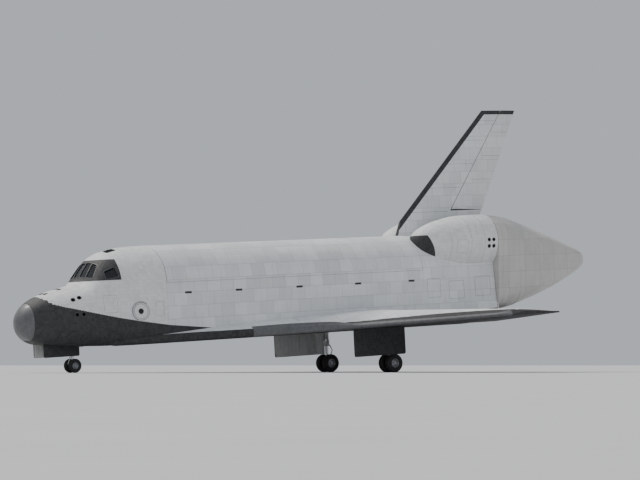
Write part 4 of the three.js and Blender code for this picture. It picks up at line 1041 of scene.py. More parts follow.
bay_end_x = BAY_AFT_X - BAY_WALL
middle_x, middle_walls = seam_stations(CABIN_AFT_X + GAP, BAY_AFT_X - GAP, (650, 723, 869, 1015, 1161, 1250),
                                       0.3, 0.4, 40)
middle = meet(loft(body_rings(middle_x, middle_walls), MIDDLE), [slab(570, 1310, 200, 200, SILL_Z, RIB)])
bay_outline = [(-70, 306), (70, 306), (95, 350), (95, 520), (-95, 520), (-95, 350)]
vents = twins([block(x - 9, x + 9, 104.1, 105.9, 387, 392) for x in VENT_X])
middle = cut(middle, [prism("x", bay_outline, BAY_FRONT_X, bay_end_x, LINER), *vents])
rib_outline = ((71.5, 306.2), (95.1, 348), (95.1, 403), (93.5, 403), (93.5, 350.5), (70.5, 309))
bay_parts = [block(x - 8.8, x + 8.8, 104.25, 104.75, z - 0.25, z + 0.25, TRIM)
             for x in VENT_X for z in (388.3, 389.5, 390.7)]
for x in np.arange(BAY_FRONT_X + 14, bay_end_x - 4, 55.6):
    bay_parts += [prism("x", rib_outline, x, x + 1.6, RIB),
                  block(x + 24, x + 30, 91.4, 94.6, 398, 404.5, STEEL, 0.4),
                  bar((x + 22, 92.5, 409), (x + 32, 92.5, 409), 1.1, STEEL, sides=16)]
bay_parts.append(block(584, 1295, 92.8, 95.2, 403.5, 412.5, RIB, 0.3))
bay_parts += [bar((586, 88, z), (1293, 88, z), 1.2, STEEL, sides=16) for z in (362, 367)]
bay_parts += [block(x - 0.9, x + 0.9, y - 0.8, y + 0.8, 318, 408, RIB)
              for x in (582.6, 1296.4) for y in (52, 78)]
air_lock = [
    tube((581.5, 0, 352), (585, 0, 352), 23, 18, RIB, 64),
    bar((581.5, 0, 352), (583.6, 0, 352), 18, LINER, sides=64),
    tube((583.4, 0, 352), (584.2, 0, 352), 6, 4.8, STEEL, 48),
    block(583.4, 584.4, -14, 14, 351, 353, STEEL, 0.2),
]
piece("mid_fuselage", [middle, *twins(bay_parts), *air_lock])

# Payload bay doors with their seams and the radiators inside

DOOR_SEAMS = (723, 869, 1015, 1161)
DOOR_X = (CABIN_AFT_X + 1.5, BAY_AFT_X - 1)
door_x, door_walls = seam_stations(*DOOR_X, DOOR_SEAMS, 0.4, 0.5, 30)
door = meet(loft(body_rings(door_x, door_walls), DOOR),
            [block(*DOOR_X, MOVING_GAP / 2, 200, SILL_Z + MOVING_GAP, 600, RIB)])
door_parts = [cut(door, [body_loft(DOOR_X[0] - 4, DOOR_X[1] + 4, DOOR_WALL, LINER)])]
for x0, x1 in zip((DOOR_X[0], *DOOR_SEAMS), (*DOOR_SEAMS, DOOR_X[1])):
    panel = body_shell(x0 + 3, x1 - 3, DOOR_WALL - 0.05, DOOR_WALL + 0.9, RADIATOR)
    door_parts.append(meet(panel, [block(x0, x1, 7, 200, 430, 600, RIB)]))
door_parts += [block(x, x + 6, 97.6, 100.2, 417, 424, STEEL, 0.4) for x in np.arange(600, 1290, 57)]
door_parts += [bar((x, 1.2, 495.8), (x + 7, 1.2, 495.8), 0.8, STEEL, sides=16)
               for x in np.arange(620, 1290, 57)]
pair("payload_bay_door_{}", door_parts, "bay_door_{}")

# Fin outline, needed by the pods as well


def along_fin(ends, z):
    """Value at height z on a line between the fin's root and tip."""
    return ends[0] + (z - FIN_ROOT_Z) / (FIN_TIP_Z - FIN_ROOT_Z) * (ends[1] - ends[0])


def fin_rings(heights, grow=0.0):
    along = np.linspace(0, 1, 40) ** 1.6
    thick = pchip(np.sqrt(FIN_PROFILE[:, 0]), FIN_PROFILE[:, 1], np.sqrt(along))
    rings = []
    for z in heights:
        lead, trail = along_fin(FIN_LEAD_X, z) - grow, along_fin(FIN_TRAIL_X, z) + grow
        half = thick * (along_fin(FIN_HALF, z) + grow)
        side = np.column_stack([lead + along * (trail - lead), half, np.full(len(along), z)])
        rings.append(np.concatenate([side, side[::-1] * (1, -1, 1)]))
    return np.array(rings)


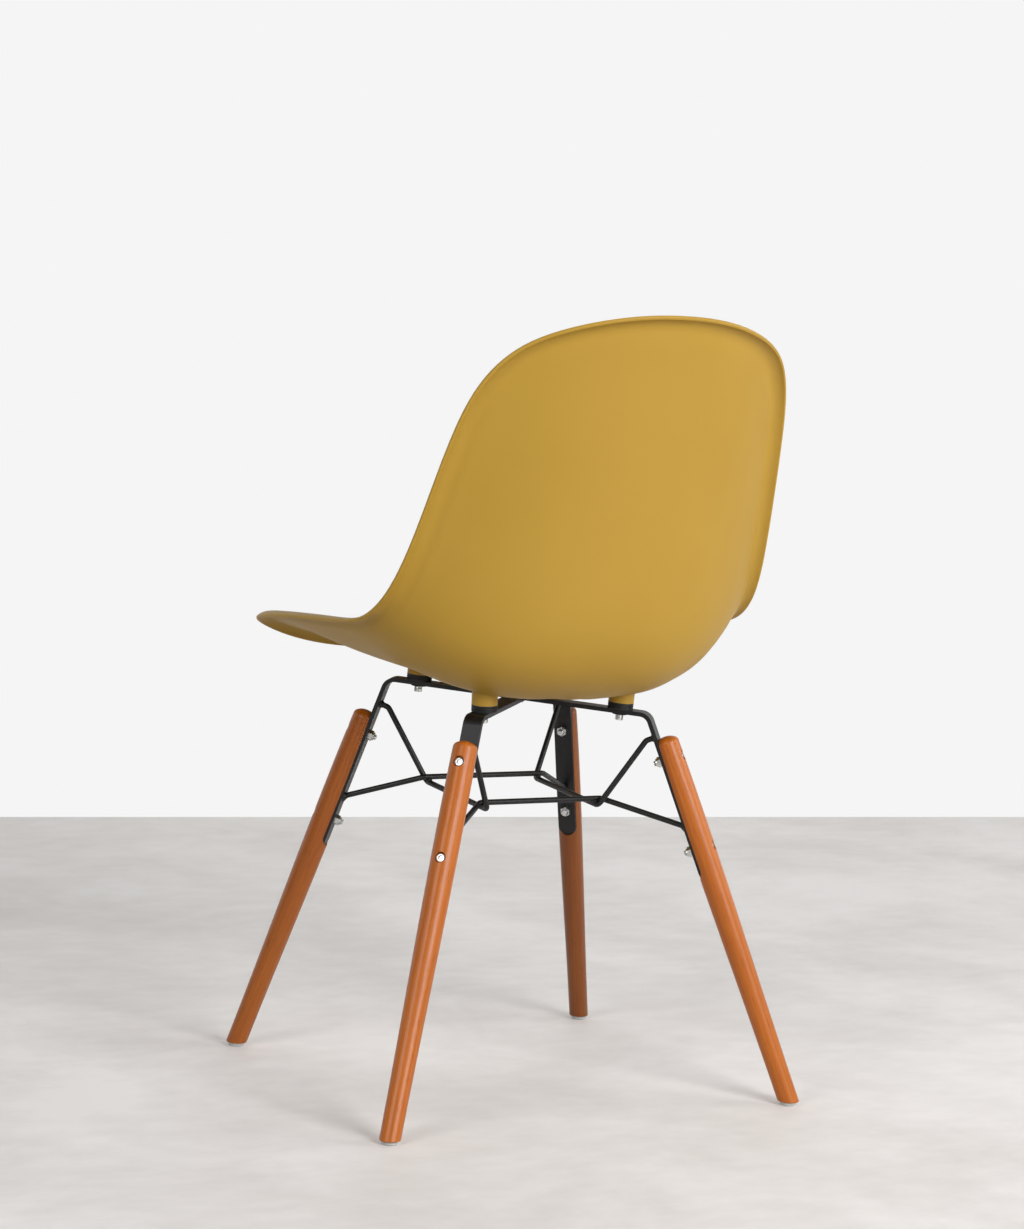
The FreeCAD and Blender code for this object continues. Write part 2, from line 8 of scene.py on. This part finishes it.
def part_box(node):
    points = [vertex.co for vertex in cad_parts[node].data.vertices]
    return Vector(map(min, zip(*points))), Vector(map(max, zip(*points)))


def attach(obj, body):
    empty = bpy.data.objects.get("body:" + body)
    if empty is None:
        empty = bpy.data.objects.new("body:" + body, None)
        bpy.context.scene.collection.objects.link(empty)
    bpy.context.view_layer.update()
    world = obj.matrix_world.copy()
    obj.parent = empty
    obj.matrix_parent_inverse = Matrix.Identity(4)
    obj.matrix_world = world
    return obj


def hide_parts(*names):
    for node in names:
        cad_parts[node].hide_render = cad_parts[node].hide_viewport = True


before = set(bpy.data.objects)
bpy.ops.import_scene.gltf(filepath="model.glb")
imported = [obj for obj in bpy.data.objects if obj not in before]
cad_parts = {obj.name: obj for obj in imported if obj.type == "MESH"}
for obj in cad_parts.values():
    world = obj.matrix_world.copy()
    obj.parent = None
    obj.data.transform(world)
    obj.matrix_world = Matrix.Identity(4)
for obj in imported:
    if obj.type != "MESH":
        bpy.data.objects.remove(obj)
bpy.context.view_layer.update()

• Problem statement: Emit verbatim the lines running from the one with "obj.matrix_world = Matrix.Identity(4)" through the last line of the data, both endpoints inclusive.

• Task output:
    obj.matrix_world = Matrix.Identity(4)
for obj in imported:
    if obj.type != "MESH":
        bpy.data.objects.remove(obj)
bpy.context.view_layer.update()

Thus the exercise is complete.